I wrote an OCaml module implementing roughly this interface, albeit over integers, which is available here (interface). It reuses the built-in sequential random number generator, and is optimized for the case when the random function is accessed sequentially. (It must "replay" the random sequence if it is accessed otherwise.) The "delve" function is implemented by using the value from the given random sequence as a seed for a new random sequence.

Thoughts? Improvements?

Comment viewing options

Select your preferred way to display the comments and click "Save settings" to activate your changes.

It should work great as long

It should work great as long as for each expression you know statically the indexes you should use. But try your functions in a program that needs to choose random numbers inside of a recursive call, and I bet you'll find yourself passing indexes to keep from getting repeats: either indexes for "delve" or indexes for "random".

I've also had an aversion to the random monad since I first learned it, but it was only recently that I figured out why. It's because a monad is too strong a notion. You can get the same effect with an applicative functor, threading an infinite binary tree. Mathematically, it's no more difficult to put a probability measure on an infinitely deep tree than on an infinite list. For an implementation, I suppose you'd want some kind of branching pseudorandom number generator, or use two of them on the same input to branch the state. (Disclaimer: I have no idea whether mixing existing PRNGs is a good idea. It might result in bad randomness/cryptographic properties if done wrongly.)

Anyway, the idea is that using randomness doesn't need to sequence your applicative expressions like using a monad does.

You're right about carrying

You're right about carrying an index through recursive calls. At least, that's no worse than threading state.

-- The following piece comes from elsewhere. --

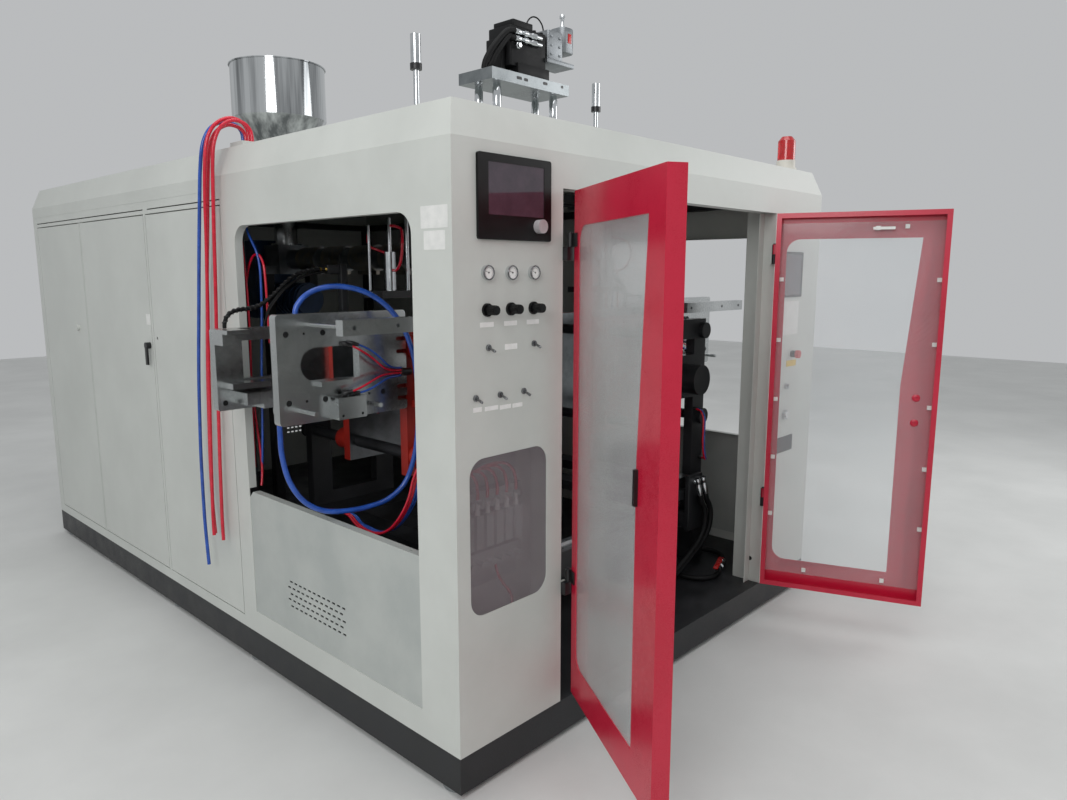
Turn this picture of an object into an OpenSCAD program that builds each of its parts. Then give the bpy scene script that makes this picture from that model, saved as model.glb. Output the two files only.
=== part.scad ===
// Double-station blow moulding machine.
// Lengths are millimetres. The machine stands on the floor, z = 0, its doors face -Y.
// Most pieces are drawn in the corner frame: u runs right from the left face, d runs back
// from the front face, z runs up. The right side mirrors the left side.

/* [Enclosure] */
// Width across the front
body_w = 2505; // [2480:5:2700]
// Depth from the front face to the back
body_d = 3980; // [3950:10:4300]
// Height of the walls' top edge
wall_top = 2095; // [2085:5:2200]
// Height of the walls' bottom edge
wall_bottom = 150; // [120:5:160]
// Rise of the roof above the walls
roof_rise = 112; // [80:2:150]
// Run of the roof's bevelled edge
roof_inset = 40; // [20:2:60]
// Thickness of the enclosure's sheet
sheet = 3; // [2:0.5:4]
// Depth of the seam between the window panel and the rear frame
seam_d = 1425; // [1400:5:1430]

/* [Side window] */
// Front edge of the window
window_d0 = 190; // [170:5:240]
// Distance of the window's rear edge from the seam
window_margin = 95; // [80:5:135]
// Height of the sill
window_sill = 790; // [760:5:820]
// Height of the window's top edge
window_top = 1890; // [1850:5:1920]
// Radius of the window's top corners
window_r = 70; // [40:5:100]
// Depth of the folded jambs
jamb = 33; // [25:1:50]
// Slots in each row of the sill guard's vent
vent_columns = 12; // [6:1:14]
// Rows of the sill guard's vent
vent_rows = 5; // [3:1:7]

/* [Front] */
// Width of each front pillar
pillar_w = 488; // [470:1:492]
// Depth of each front pillar
pillar_d = 150; // [140:5:160]
// Height of the doorway's top edge
doorway_top = 1980; // [1975:5:2000]
// Distance of a door's hinge axis from its side face
hinge_u = 515; // [512:1:520]
// Distance of the hinge axis in front of the front face
hinge_out = 10; // [8:1:14]
// Opening angle of the left door as it stands
left_door_angle = 121.5; // [90:0.5:125]
// Opening angle of the right door as it stands
right_door_angle = 110.5; // [90:0.5:125]

/* [Front doors] */
// Width of a door leaf
leaf_w = 720; // [700:1:722]
// Depth of the leaf's folded edge
leaf_depth = 56; // [50:1:70]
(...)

I like the infinite tree idea as well. Having such a PRNG would make implementing random/delve even simpler -- random would walk down the left children, and delve would step to a right child.

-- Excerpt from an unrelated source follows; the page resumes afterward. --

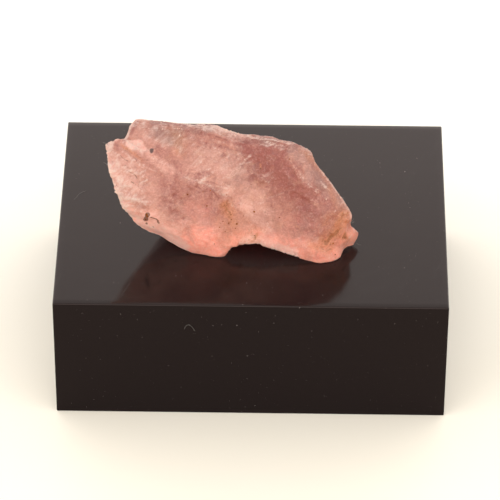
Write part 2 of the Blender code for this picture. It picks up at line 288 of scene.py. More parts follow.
@dataclass(frozen=True)
class RoseFluorite:
    """Translucent rose fluorite, cloudy inside, its broken faces from glassy to frosted.

    Attributes:
        blush: its own colour.
        cloudy: its colour where pale cloud lies under the skin.
        milk: milky cloud, also painted as light on the foot and the arch, whose faces turn down.
        rose: deeper, clearer rose, also painted as shade.
        mauve: cool haze.
        tan: a faint stain all over.
        warm: the light that thin edges let through, painted as colour.
        frost: splintered edges and flakes; its colour also paints glints and sheen.
        ochre: thin iron stain.
        iron: thick iron stain.
        dark: cracks and brown spots.
        grey: shade in the darkest faces.
        cloud: the pattern of the cloud inside.
        blotch: the pattern of the rose.
        haze: the pattern of the haze.
        stain: the pattern of the stains.
        shred: the drawn-out pattern of the frost.
        speckle: the pattern of the rust's specks.
        fleck: the pattern of its finest flecks.
        grain: the finest change of colour and relief.
        blotch_depth: how high the relief of the blotches is, in millimetres.
        shred_depth: how high that of the drawn-out pattern is.
        grain_depth: how high that of the grain is.
        roughness: of its glassy faces.
        frosted: how much rougher frost is.
        uneven: how much the roughness changes with the drawn-out pattern.
        ior: index of refraction.
        specular: how strongly its faces reflect.
        transmission: how much of it is plainly see-through.
        subsurface: how much light scatters under its skin.
        scatter: how far that light goes in millimetres, for red, green and blue.
        deep_scatter: how far it goes in the underside, which is painted to glow.
        painted_underside_glow: the pale pink painted on the underside where the block's top mirrors it, as
            the glow of light passed through the stone.
        absorption: colour and density per metre of what passes through.
    """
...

Agreed on the cryptographic comments -- I'm sure there's something wrong with seeding the PRNG with its own output (as I do in my implementation), but I don't have the crypto background to say what.

Entropy

You are reducing the entropy in the sequence by reseeding with the output. It would take some serious effort to analyse what you are doing properly, so take this with a pinch of salt, but the separate streams will correlate. It may look difficult to spot the correlation looking at a couple of decimal places over a short run, but you've just made breaking the seed / predicting the next output easier. I suspect that for most PRNGs the other effect would be to reduce the length of the orbit.

Cobbled Together

Couldn't agree more. It looks like a band aid solution to me. In other words.

1. You do thread state, it's just another state than the seed/number one would thread in a real PRNG solution.

2. Don't expect hard random results. Good PRNGs are good PRNGs because they satisfy certain properties (probably). Just 'seeding' in a different manner will break those properties (probably).

3. As a stop gap solution it could make sense in a number of pure functional programs, but you'ld need to consider the above two.

Reseeding is irrelevant

I know there are better ways to implement the proposed interface (e.g. forkable PRNGs, as mentioned elsewhere). Do you have any issues with the interface, as opposed to the implementation?

I'm also not clear what you mean when you say my interface is threading state; I believe state threading is defined as a coding pattern whereby a state must be passed to a function, which returns a new state which must be used in the next (lexical) call to the function. Although you could argue this happens with delve() (in that it returns a new state as a closure), the use pattern I outlined above restricts state passing to follow the logical structure of the code, rather than its lexical structure. To make the difference clear, the proposed interface changes this:

let create_object state =
  let x, state' = random state in
  let y, state'' = random state' in
  { x = x; y = y }, state''

let create_game state =
  let player, state' = create_object state in
  let opponent, state'' = create_object state' in
  { player = player; opponent = opponent }, state''

into this:

let create_object random =
  { x = random 0; y = random 1 }

let create_game random =
  { player = delve random 0; opponent = delve random 1 }

I think we can agree that's an improvement.

Applicative isn't really applicable here

Anyway, the idea is that using randomness doesn't need to sequence your applicative expressions like using a monad does.

You're correct that the enforced sequencing is spurious and undesirable, but using an applicative functor instead of a monad doesn't avoid it. Both mix monoidal structure with the functor, which is where the sequencing comes from. The difference is that monads are asymmetric, giving a notion of causality that permits embedding control flow into the functor; whereas applicatives are symmetric, and so sequence computations independently of the values in the functor.

In either case, if you're combining two computations such that generating random numbers in the first impacts random numbers generated in the second, you're going to be stuck with either threading state somehow and the spurious sequencing that implies, or using impure functions to get nondeterministic values from the outside world.

Alternatively, if you have a PRNG with good splitting behavior, you can fork the seed for each combination so that the only sequencing imposed is parent-to-child, following the tree of function calls. This still adds some spurious junk (e.g., unnecessary splitting to provide seeds to computations that never generate random numbers) but doesn't unnecessarily sequence functions that merely use random values.

The splitting approach ought to work as either a monad or an applicative functor, with the usual distinction that with the latter, the tree of seed splits must be independent of the random values generated.

The downside is that, as far as I know, PRNGs that are well-behaved under repeated splitting are an area of active research, and warrant extreme caution if you need high-quality pseudo-randomness (e.g., for crypto).